His teenage children’s friends are running in the aisles going, “No, what’s happening!?!?” The universe had crashed around him, which is really cruel, but kind of really enjoyable. Do you know what I mean? It’s just great that storytelling in tentpole film of a franchise can have that kind of an impact and kind of a visceral reaction. I love watching stuff with an American audience, because even in a more knowing one, that premiere in L.A. was furnished with people who were making it. Even me, I was kind of going… And my wife was in shock, you know? She still is. She can’t get over it. I think she really quite fancies Doctor Strange and he’s gone. I said, “Baby, he’s gone. There’s no more Doctor Strange. He’s gone. That’s it.”

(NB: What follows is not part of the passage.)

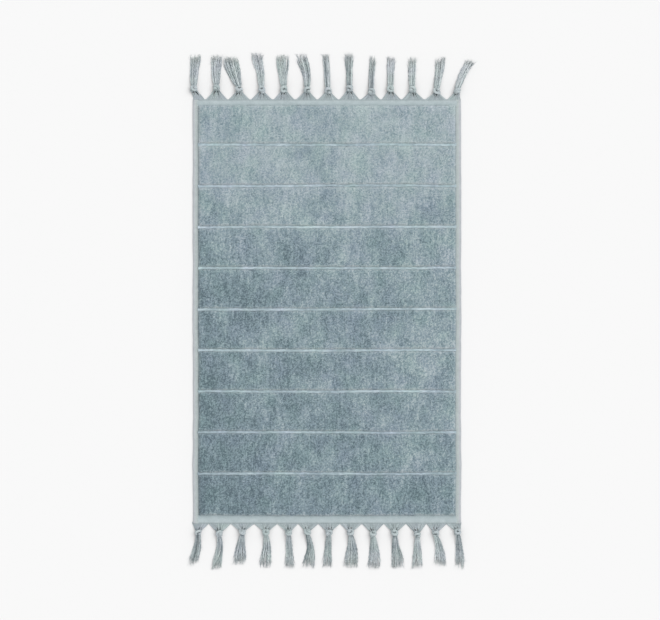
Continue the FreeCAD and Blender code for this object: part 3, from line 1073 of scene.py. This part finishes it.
    def fray(self, yarns, paths, tint):
        """Each yarn's cut end opens into thin filaments."""
        rng = self.rng
        ends = np.repeat(paths[:, -1], 4, 0)
        heading = np.repeat(paths[:, -1] - paths[:, -4], 4, 0)
        heading /= np.linalg.norm(heading, axis=1, keepdims=True)
        apart = rng.normal(0, 1, ends.shape) * (0.26, 0.2, 0.14)
        long = 1.5 + 9.0 * rng.uniform(0, 1, (len(ends), 1)) ** 2
        run = np.linspace(-0.25, 1, 6)[None, :, None]
        curve = ends[:, None] + (heading * long)[:, None] * run
        curve += (apart * long)[:, None] * np.clip(run, 0, 1) ** 1.5
        curve[..., 1] = np.minimum(curve[..., 1], self.tip[1] + OVERHANG)
        curve[..., 2] = np.clip(curve[..., 2], 0.3, CEILING)
        radii = np.linspace(0.27, 0.05, 6) * rng.uniform(0.7, 1.2, (len(ends), 1))
        # Painted light: filaments paler towards their ends, standing for light through thin fibre and lifting their
        # shade.
        tint = np.repeat(tint, 4)[:, None] + np.linspace(0.1, 0.6, 6)
        yarns.add(self.to_world(curve), radii, tint, sides=4)

    def strays(self, yarns, paths):
        """Fine fibres that stand away from the skirt's sides."""
        rng = self.rng
        count = STRAY_FIBRES
        pick = rng.integers(0, len(paths), count)
        place = rng.integers(3, paths.shape[1] - 1, count)
        root = paths[pick, place]
        outward = np.sign(root[:, 0] - self.knot[0] + rng.normal(0, 2, count))
        aim = np.stack([outward * rng.uniform(0.15, 0.75, count), rng.uniform(0.5, 1, count),
                        rng.uniform(-0.25, 0.35, count)], -1)
        long = rng.uniform(3, 8, (count, 1))
        run = np.linspace(0, 1, 7)[None, :, None]
        bend = rng.normal(0, 0.9, (count, 3))
        curve = root[:, None] + (aim * long)[:, None] * run + bend[:, None] * run**2
        curve[..., 1] = np.minimum(curve[..., 1], self.tip[1] + OVERHANG)
        curve[..., 2] = np.clip(curve[..., 2], 0.2, CEILING)
        radii = np.repeat(np.linspace(0.13, 0.06, 7)[None], count, 0)
        yarns.add(self.to_world(curve), radii, np.full(count, 0.7), sides=3)

    def make(self):
        yarns = Yarns()
        self.gather(yarns)
        self.tie(yarns)
        self.skirt(yarns)
        piece = yarns.make(f"{self.name}_yarns", YARN, "tassel")
        band = "band_1" if self.end == "head" else f"band_{BAND_COUNT}"
        start, end = (0, self.sign * (EDGE - 3) * MM, 0), (0, self.sign * (EDGE + 2) * MM, 0)
        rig.blend(piece, band, self.name, start=start, end=end)
        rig.replaces(piece, self.name)
        return piece


def tassel_count(end):
    return sum(name.startswith(f"{end}_tassel_") for name in frame["nodes"])


# ---- the mat
fringe = {}
for end in ENDS:
    fringe[end] = [Tassel(end, number).make() for number in range(1, 1 + tassel_count(end))]
    fringe[end].append(make_border(end))
for strip in STRIPS:
    cloth = make_cloth(strip)
    pile = make_pile(strip)
    hems, stitches = make_hems(strip)
    going = [pile, hems, stitches]
    if strip.rib is not None:
        going.append(make_rib(strip))
    if strip.number == 0:
        going += fringe["head"]
    else:
        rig.replaces(cloth, f"ground_panel_{strip.number}")
        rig.replaces(pile, f"pile_band_{strip.number}")
        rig.replaces(hems, f"side_hems_{strip.number}")
    if strip.number == BAND_COUNT:
        going += fringe["foot"]
    width = 2 * CLOTH_HALF * MM
    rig.sheet(cloth, flat=(width, (strip.high - strip.low) * MM), held="laid", with_pieces=going)


# ---- floor, light and camera
def make_floor():
    floor_mesh = bpy.data.meshes.new("floor")
    reach = 6.0
    corners = [(-reach, -reach, 0), (reach, -reach, 0), (reach, reach, 0), (-reach, reach, 0)]
    floor_mesh.from_pydata(corners, [], [(0, 1, 2, 3)])
    floor = bpy.data.objects.new("floor", floor_mesh)
    material = bpy.data.materials.new("floor_paper")
    material.use_nodes = True
    surface = material.node_tree.nodes["Principled BSDF"]
    surface.inputs["Base Color"].default_value = (0.72, 0.72, 0.72, 1)
    surface.inputs["Roughness"].default_value = 0.9
    surface.inputs["Specular IOR Level"].default_value = 0.1
    floor_mesh.materials.append(material)
    bpy.context.scene.collection.objects.link(floor)
    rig.stage(floor)


def soft_sun(name, place, strength):
    """A wide sun that shines towards the origin from the direction of place."""
    data = bpy.data.lights.new(name, "SUN")
    data.angle = math.radians(50)
    data.energy = strength
    light = bpy.data.objects.new(name, data)
    light.location = place
    pitch = math.atan2(math.hypot(place[0], place[1]), place[2])
    light.rotation_euler = (pitch, 0, math.atan2(-place[1], -place[0]) - math.pi / 2)
    bpy.context.scene.collection.objects.link(light)


def make_camera():
    """Straight down from far off, with a long lens."""
    height, view_width = 6.0, 1.2270
    data = bpy.data.cameras.new("camera")
    data.sensor_width = 36
    data.lens = 36 * height / view_width
    data.clip_end = 50
    camera = bpy.data.objects.new("camera", data)
    camera.location = (0.0058, 0.0030, height)
    bpy.context.scene.collection.objects.link(camera)
    bpy.context.scene.camera = camera


make_floor()
world = bpy.data.worlds.new("studio")
world.use_nodes = True
world.node_tree.nodes["Background"].inputs["Color"].default_value = (1, 1, 1, 1)
world.node_tree.nodes["Background"].inputs["Strength"].default_value = 0.88
bpy.context.scene.world = world
soft_sun("key", (2.2, 1.6, 4.2), 1.62)
make_camera()
bpy.context.scene.view_settings.view_transform = "Standard"

model_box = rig.bounds()
with open("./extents.json", "w") as size_file:
    boxes = {"cad": [list(corner) for corner in cad_box], "model": [list(corner) for corner in model_box]}
    json.dump(boxes, size_file)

I’ll never forget the reaction, and again this was at a press screening.
I know, it’s amazing. People were really sucked in, but that’s great. Isn’t it amazing that stories can still do that? All the smoke and mirrors, everything we know about it, and still it can give us that kind of involvement. It is really wonderful.
Well, I got to ask my Khan question, finally.
Yeah, “What was it like playing Khan?”
After all these years. And I finally know the answer is, “Great.”